关键词: 语义描述, 特征提取, Vision Transformer, 通道注意力机制

Abstract: To address the problems of inaccurate description statements and more irrelevant information in the process of image semantic description, an image semantic description method based on the RVC network is proposed. Firstly, the visual area features are extracted using the ResNeXt-101 network and Vision Transformer network in the image feature extraction stage. Secondly, the significant areas of the extracted visual features are assigned more weight, and the insignificant areas are assigned less weight by combining the channel attention mechanism, and the unclear areas of the image are optimized.

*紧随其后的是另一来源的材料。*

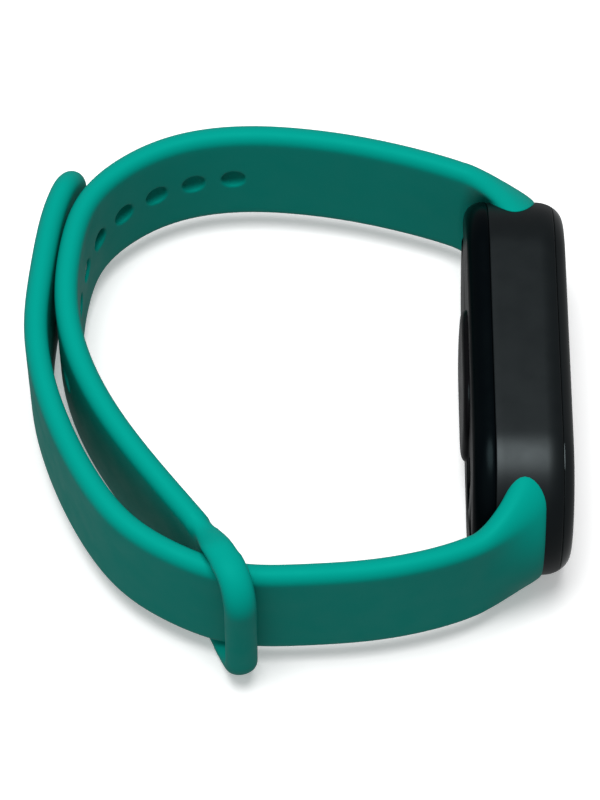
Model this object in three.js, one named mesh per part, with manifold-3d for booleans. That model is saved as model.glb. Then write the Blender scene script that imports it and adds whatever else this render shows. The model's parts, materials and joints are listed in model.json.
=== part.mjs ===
// A fitness tracker on its two-part band, fastened and lying on its side. Millimetres.
// The origin is the centre of the sensor window's skin face. +X leaves through the display,
// +Y points to the end that carries the holed strap, and +Z is the axis of the wrist.
import * as THREE from "three";
import { mergeVertices } from "three/addons/utils/BufferGeometryUtils.js";
import Module from "manifold-3d";

const wasm = await Module();
wasm.setup();

const gap = 0.3; // clearance between pieces that rest on or fit into each other
const arcFacets = 10; // flats along each arc of a capsule layer's outline

// Capsule: a stadium outline along Y, built up in layers along X.
const capsuleLength = 48.6;
const capsuleWidth = 22.5;
const caseBack = 0.7; // the sensor window stands this far proud of the back
const caseRound = 2.1; // curve from the back round to the side
const caseFloor = 1.2;
const caseSeam = 3.35; // where the lower case and the frame meet
const frameFront = 11.15;
const frameRound = 0.6;
const frameWall = 1.6;
const endBlock = 7.9; // solid end of the frame, which holds the strap socket
const ringWall = 0.8;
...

Finally, the image decoding module combines the visual features with the semantic features to generate the descriptive statements of the image. In order to verify the effectiveness of the RVC network in describing the image semantics, experiments were conducted on the MS COCO dataset and compared with existing methods. The results demonstrate that the RVC network can more effectively extract image features, producing more accurate and enriched descriptive sentences.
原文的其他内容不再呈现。